Twine and fishing lines are some of the best string options for wind chimes. Twine has a beautiful natural look to it and the fishing line is especially sturdy. Twine is more prone to wear and tear from being exposed to outdoor weather, though. So, if your wind chime isn’t under some sort of overhang, then go for the fishing lines.


  • What does a wind chime symbolize?


It’s said that wind chimes attract positive energies while also subduing the effects of ill fortune. Depending on their material, wind chimes have come to represent clarity, wisdom, and growth.


  • What type of wind chimes are best?


Oftentimes, personal taste is what determines what wind chimes are best for you. On one hand, the sound of bamboo or metal wind chimes may catch your fancy. But you may also prefer the eye-catching sight of some key or seashell wind chimes. At any rate, what’s stopping you from making all the sets? That’s certainly one way to find out which you like best.


  • Where should wind chimes be placed in the house?

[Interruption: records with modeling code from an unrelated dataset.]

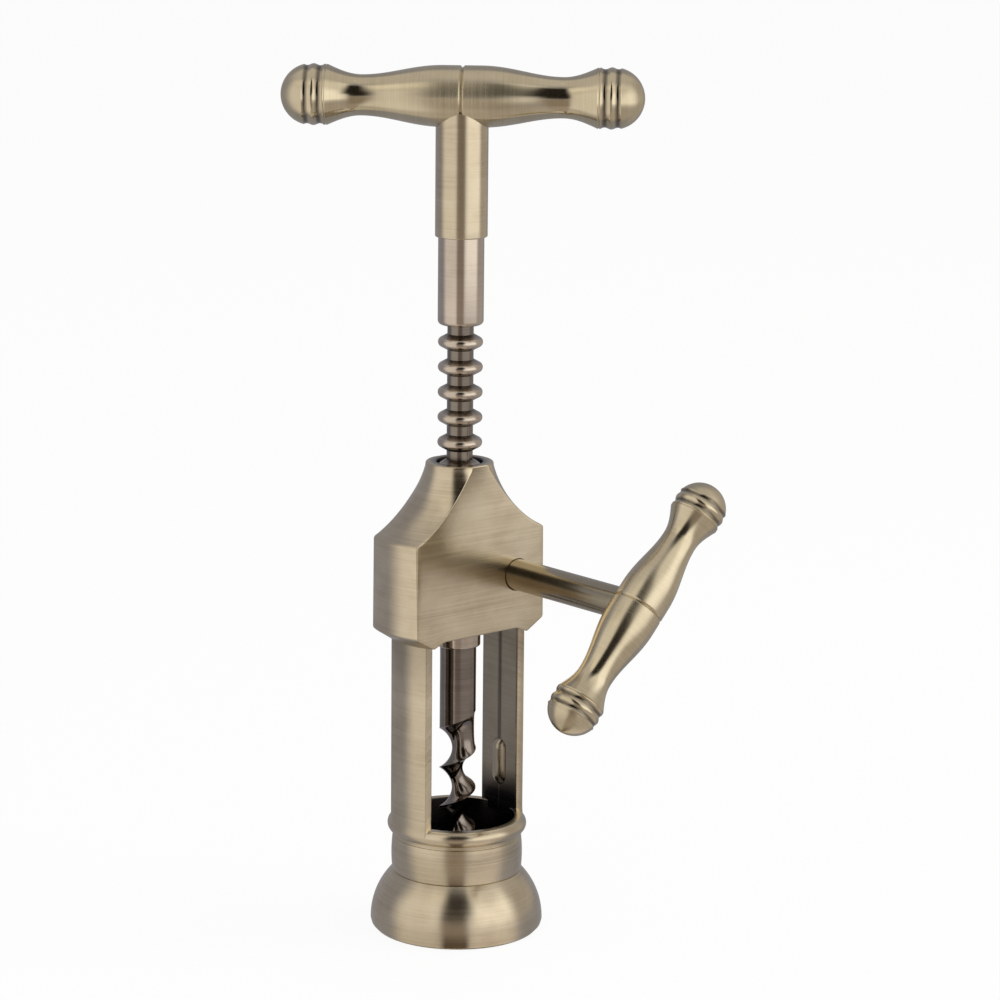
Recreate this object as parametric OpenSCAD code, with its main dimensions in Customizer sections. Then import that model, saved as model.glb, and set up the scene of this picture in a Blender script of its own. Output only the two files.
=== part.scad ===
// Rack and pinion corkscrew with a cross handle on top and a crank handle at the side.
// Millimetres, +Z up. The origin is the middle of the foot, on the axis of the worm.
// The side shaft leaves towards -Y and the two legs stand at -X and +X.

/* [Cross handle] */
// Length over both balls
handle_length = 79; // [72:0.5:88]
// Largest diameter, at the middle
handle_d = 13.4; // [12.4:0.1:15]
// Diameter of the stem under the handle
stem_d = 11.5; // [11.3:0.1:12.4]
// Length of the stem from its lower edge to the handle's axis
stem_length = 30.5; // [24:0.5:40]
// Turn of the handle about the worm's axis
handle_turn = -43.7; // [-180:0.1:180]
// Diameter of the stud that joins the two handle halves
handle_stud_d = 4; // [3:0.1:5]
// Length of that stud
handle_stud_length = 26; // [18:0.5:36]
// Diameter of the stem's peg inside the handle
handle_peg_d = 7; // [6:0.1:8]

/* [Side handle] */
// Length over both balls
side_handle_length = 64; // [56:0.5:72]
// Largest diameter, at the middle
side_handle_d = 11.6; // [10.6:0.1:12.6]
// Angle of the bar above level, at rest
side_handle_angle = 47.6; // [0:0.1:180]
// Distance of the bar's axis in front of the worm's axis
side_handle_reach = 47.1; // [40:0.5:60]
// Diameter of the stud that joins the two side handle halves
side_stud_d = 3; // [2.4:0.1:3.6]
// Length of that stud
side_stud_length = 20; // [14:0.5:30]
// Diameter of the shaft's peg inside the side handle
side_peg_d = 5.2; // [4.6:0.1:5.8]

/* [Side shaft and pinion] */
// Diameter of the side shaft
shaft_d = 7; // [6.4:0.1:7.6]
// Diameter of the shaft where it carries the pinion
seat_d = 6; // [5.6:0.1:6.3]
// Diameter of the shaft's rear journal
journal_d = 5; // [4.4:0.1:5.4]
// Width of the pinion's teeth
pinion_w = 7; // [5:0.1:7.6]
// Teeth on the pinion
pinion_teeth = 7; // [7:1:8]
// Pressure angle of rack and pinion
pressure_angle = 29; // [27:0.5:30]
// Distance from the worm's axis to the pinion's axis
pinion_offset = 10.65; // [10.6:0.05:10.9]
// Height of the pinion's axis over the head's underside
pinion_rise = 13.5; // [13.2:0.1:15]
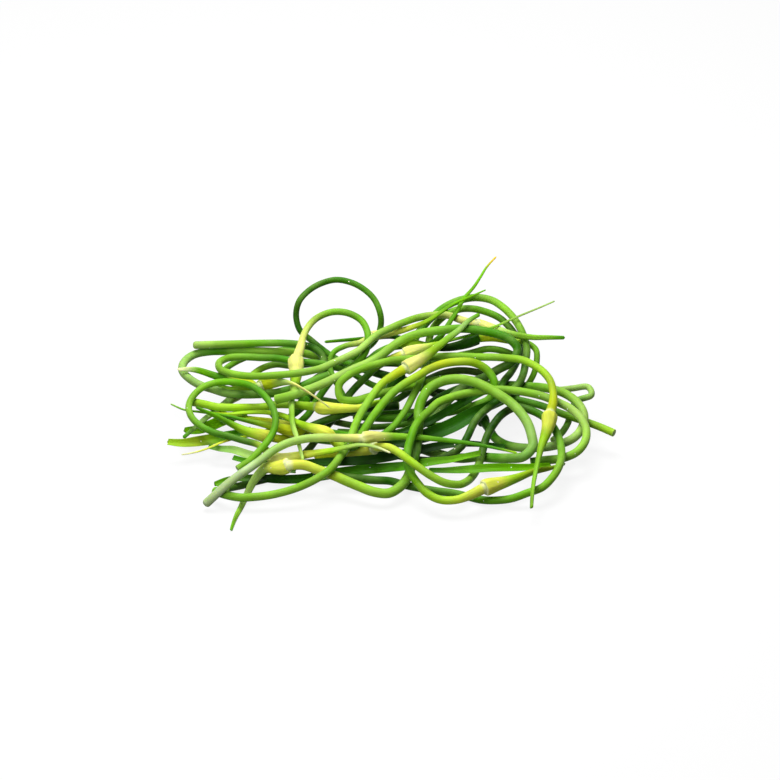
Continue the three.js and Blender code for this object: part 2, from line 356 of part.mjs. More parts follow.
function bladeChain(blade) {
  const curve = new THREE.CatmullRomCurve3(blade.route.map(onTheBoard), false, 'centripetal');
  const samples = curve.getPoints(CURVE_STEPS * (blade.route.length - 1));
  const along = evenly(lengthOf(samples), RING_STEP);
  const fullness = (share) => {
    const inward = THREE.MathUtils.clamp(share, BLADE_END, 1 - BLADE_END);
    return Math.sin(Math.PI * inward) ** BLADE_FULLNESS;
  };
  return {
    name: blade.name,
    centres: pointsAt(samples, along),
    radii: along.map((_, i) => blade.width * BLADE_RADIUS * fullness(i / (along.length - 1))),
  };
}

// ---------------------------------------------------------------- settling
// The closest points of the two spans a0-a1 and b0-b1, as shares along each.
function closestShares(a0, a1, b0, b1) {
  const u = a1.clone().sub(a0);
  const v = b1.clone().sub(b0);
  const w = a0.clone().sub(b0);
  const [uu, uv, vv, uw, vw] = [u.dot(u), u.dot(v), v.dot(v), u.dot(w), v.dot(w)];
  const clamp = THREE.MathUtils.clamp;
  const spread = uu * vv - uv * uv;
  let s = spread > 1e-9 ? clamp((uv * vw - vv * uw) / spread, 0, 1) : 0.5;
  const t = clamp((uv * s + vw) / vv, 0, 1);
  s = clamp((uv * t - uw) / uu, 0, 1);
  return [s, t];
}

// Every pair of spans that lie closer than their radii and the gap allow.
function tightSpots(chains) {
  const spans = chains.flatMap((chain, index) => chain.centres.slice(1).map((end, i) => ({
    chain,
    index,
    i,
    start: chain.centres[i],
    end,
    middle: end.clone().lerp(chain.centres[i], 0.5),
    reach: end.distanceTo(chain.centres[i]) / 2 + Math.max(chain.radii[i], chain.radii[i + 1]) + GAP,
  })));
  const spots = [];
  for (let m = 0; m < spans.length; m += 1) {
    for (let n = m + 1; n < spans.length; n += 1) {
      const [a, b] = [spans[m], spans[n]];
      const near = a.middle.distanceTo(b.middle) < a.reach + b.reach;
      if (near && (a.index !== b.index || b.i - a.i > SPREAD)) {
        const [s, t] = closestShares(a.start, a.end, b.start, b.end);
        const apart = a.start.clone().lerp(a.end, s).sub(b.start.clone().lerp(b.end, t));
        const radiusA = THREE.MathUtils.lerp(a.chain.radii[a.i], a.chain.radii[a.i + 1], s);
        const radiusB = THREE.MathUtils.lerp(b.chain.radii[b.i], b.chain.radii[b.i + 1], t);
        const short = radiusA + radiusB + GAP - apart.length();
        if (short > 0) {
          spots.push({ a, b, s, t, apart, short });
        }
      }
    }
  }
  return spots;
}

// Shares one push out over the rings near it, so that a stalk bends gently out of the way.
function push(chain, at, by) {
  chain.centres.forEach((centre, i) => {
    const away = Math.abs(i - at) / (SPREAD + 1);
    if (away < 1) {
      centre.addScaledVector(by, Math.cos((away * Math.PI) / 2) ** 2);
    }
  });
}

// Eases the chains apart until every gap is kept, and keeps them above the table. Seen from where
// the heap is laid out the stalks stay where they were laid: they drift nearer or farther instead.
function settle(chains) {
  const sightline = new THREE.Vector3(0, -Math.cos(LEAN), Math.sin(LEAN));
  const laid = chains.map(({ centres }) => centres.map((centre) => centre.clone()));
  for (let round = 0; round < SETTLE_ROUNDS; round += 1) {
    const spots = tightSpots(chains);
    for (const { a, b, s, t, apart, short } of spots) {
      const direction = apart.clone().normalize();
      const lean = direction.dot(sightline) < 0 ? -1 : 1;
      direction.addScaledVector(sightline, SETTLE_FACING * lean).normalize();
      push(a.chain, a.i + s, direction.clone().multiplyScalar(short * SETTLE_SHARE));
      push(b.chain, b.i + t, direction.clone().multiplyScalar(-short * SETTLE_SHARE));
    }
    const share = SETTLE_RETURN * Math.max(0, 1 - round / (SETTLE_ROUNDS * SETTLE_FADE));
    chains.forEach(({ centres }, k) => {
      centres.forEach((centre, i) => {
        const drift = laid[k][i].clone().sub(centre);
        drift.addScaledVector(sightline, -drift.dot(sightline));
        centre.addScaledVector(drift, share);
      });
    });
    for (const { centres, radii } of chains) {
      centres.forEach((centre, i) => {
        centre.z = Math.max(centre.z, radii[i]);
      });
    }
    if (spots.length === 0) {
      break;
    }
  }
}

// ---------------------------------------------------------------- chains to solids
// Directions square to the chain at each ring; a round stalk carries them along without twisting,
// and a flat blade keeps its face turned to the front.
function frames(centres, flat = false) {
  const facing = new THREE.Vector3(0, -Math.cos(BLADE_LEAN), Math.sin(BLADE_LEAN));
  const tangents = centres.map((centre, i) => {
    const before = centres[Math.max(i - 1, 0)];
    const after = centres[Math.min(i + 1, centres.length - 1)];
    const back = i === 0 ? after.clone().sub(centre) : centre.clone().sub(before);
    const ahead = i === centres.length - 1 ? centre.clone().sub(before) : after.clone().sub(centre);
    return back.normalize().add(ahead.normalize()).normalize();
  });
  let side = new THREE.Vector3().crossVectors(tangents[0], facing).normalize();
  return tangents.map((tangent) => {
    if (flat) {
      side = new THREE.Vector3().crossVectors(tangent, facing).normalize();
    }
    side = side.clone().addScaledVector(tangent, -side.dot(tangent)).normalize();
    return { side, over: new THREE.Vector3().crossVectors(side, tangent) };
  });
}

// A lathe turned straight, with one ring per unit of height, then bent along the chain.
function bentSolid(centres, radii, directions, flatness = 1) {
  const last = centres.length - 1;
  const profile = [new THREE.Vector2(0, 0)];
  radii.forEach((radius, i) => profile.push(new THREE.Vector2(radius, i)));
  profile.push(new THREE.Vector2(0, last));
  const geometry = new THREE.LatheGeometry(profile, SIDES);
  const position = geometry.attributes.position;
  const vertex = new THREE.Vector3();
  for (let i = 0; i < position.count; i += 1) {
    vertex.fromBufferAttribute(position, i);
    const ring = Math.round(vertex.y);
    const { side, over } = directions[ring];
    const placed = centres[ring].clone();
    placed.addScaledVector(side, vertex.x).addScaledVector(over, vertex.z * flatness);
    position.setXYZ(i, placed.x, placed.y, placed.z);
  }
  geometry.computeVertexNormals();
  return geometry;
}

function mesh(name, geometry, color, roughness) {
  const made = new THREE.Mesh(geometry, new THREE.MeshStandardMaterial({ color, roughness, metalness: 0 }));
  made.name = name;
  return made;
}

function scapeMeshes(chain) {
  const { name, centres, radii, collar, neckRadius } = chain;
  const directions = frames(centres);
  const onward = new THREE.Vector3().crossVectors(directions[collar].over, directions[collar].side);
  const stalkEnd = centres[collar].clone().addScaledVector(onward, -JOINT_GAP);
  const stalkCentres = [...centres.slice(0, collar), stalkEnd];
  const stalkRadii = [...radii.slice(0, collar), neckRadius];
  const stalk = bentSolid(stalkCentres, stalkRadii, directions.slice(0, collar + 1));
  const bud = bentSolid(centres.slice(collar), radii.slice(collar), directions.slice(collar));
  return [mesh(`${name}_stalk`, stalk, STALK_GREEN, STALK_ROUGHNESS),
    mesh(`${name}_bud`, bud, BUD_YELLOW, BUD_ROUGHNESS)];
}

function bladeMesh(chain) {
  const { name, centres, radii } = chain;
  const solid = bentSolid(centres, radii, frames(centres, true), BLADE_FLATNESS);
  return mesh(name, solid, BLADE_GREEN, STALK_ROUGHNESS);
}

// ---------------------------------------------------------------- the heap
const scapes = SCAPES.map(scapeChain);
const blades = BLADES.map(bladeChain);
settle([...scapes, ...blades]);

const heap = new THREE.Group();
scapes.forEach((chain) => heap.add(...scapeMeshes(chain)));
blades.forEach((chain) => heap.add(bladeMesh(chain)));

// The origin is under the middle of the heap, on the table.
const box = new THREE.Box3().setFromObject(heap);
const middle = box.getCenter(new THREE.Vector3());
heap.children.forEach((child) => child.geometry.translate(-middle.x, -middle.y, -box.min.z));

export default heap;
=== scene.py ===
"""A heap of garlic scapes: the looks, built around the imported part.

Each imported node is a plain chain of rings. Here every chain becomes a smooth plant body: a stalk
that flares into its neck, a bud with its pleated shoulder and long folded beak, or a folded leaf.
"""

import math

import bpy
import numpy as np
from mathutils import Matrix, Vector


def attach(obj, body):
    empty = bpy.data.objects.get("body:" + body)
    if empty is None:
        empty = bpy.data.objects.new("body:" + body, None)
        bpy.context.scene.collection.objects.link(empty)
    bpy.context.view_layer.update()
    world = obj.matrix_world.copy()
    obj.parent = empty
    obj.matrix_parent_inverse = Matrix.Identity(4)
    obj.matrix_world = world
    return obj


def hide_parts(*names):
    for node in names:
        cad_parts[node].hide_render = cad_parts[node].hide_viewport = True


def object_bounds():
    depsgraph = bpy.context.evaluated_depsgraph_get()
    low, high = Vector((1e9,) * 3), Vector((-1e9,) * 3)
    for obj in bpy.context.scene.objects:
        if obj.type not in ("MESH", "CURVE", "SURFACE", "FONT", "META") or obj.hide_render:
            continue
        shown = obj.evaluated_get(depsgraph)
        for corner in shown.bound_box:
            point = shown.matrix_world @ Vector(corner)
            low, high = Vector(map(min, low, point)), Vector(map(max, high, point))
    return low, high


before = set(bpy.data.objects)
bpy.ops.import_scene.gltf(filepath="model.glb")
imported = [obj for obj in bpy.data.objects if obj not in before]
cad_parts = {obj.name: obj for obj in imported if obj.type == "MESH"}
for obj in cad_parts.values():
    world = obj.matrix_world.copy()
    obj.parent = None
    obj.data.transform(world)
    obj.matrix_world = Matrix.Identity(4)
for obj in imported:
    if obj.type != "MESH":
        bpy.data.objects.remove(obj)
cad_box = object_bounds()
MM = 0.001

# ---------------------------------------------------------------- driving sizes, in millimetres
CAD_SIDES = 8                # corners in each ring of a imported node
CURVE_SAMPLES = 14           # fine points from one packed ring to the next
STEP = 1.1                   # spacing of the rings made here
STALK_SIDES = 20
BUD_SIDES = 32

# a stalk, measured from its cut end or back from the collar, where the bud sits
CUT_EDGE = 0.5               # rounding at a cut end
CUT_RINGS = 9                # rings in that rounding
CUT_FADE = 1.2               # the cut end's paler tone fades over this length
CUT_PALENESS = 0.7
NECK_IN_BUD = 1.6            # how far a stalk runs on into its bud's base
BAND_START = 4.0             # the collar's tone begins this far below the bud
BAND_FADE = 3.0              # and is at its full strength after this length
BAND_STRENGTH = 0.85
PAINTED_TOP_HIGHLIGHT = 0.06            # painted highlight: the upper side of each ring gets this much more of the pale wax tone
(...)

Wind chimes ought to be placed in an area frequented by gentle to strong gusts of wind. Depending on their material, certain wind chimes need stronger winds to move and make their chimes. Other types may be too dainty for more forceful gales, however. Lighter wind chimes may tangle or fly off so keep an eye on them before settling on their final placement.




We’ve covered a great number of DIY projects already, from twisted candles to picture frames. In the end, we can confidently say that wind chimes are among our favorite crafts. From picking your favorite materials to stringing them together, DIY wind chimes have proven utterly charming in sight and sound. So, what are you waiting for? Start making your own little collection of chimes today!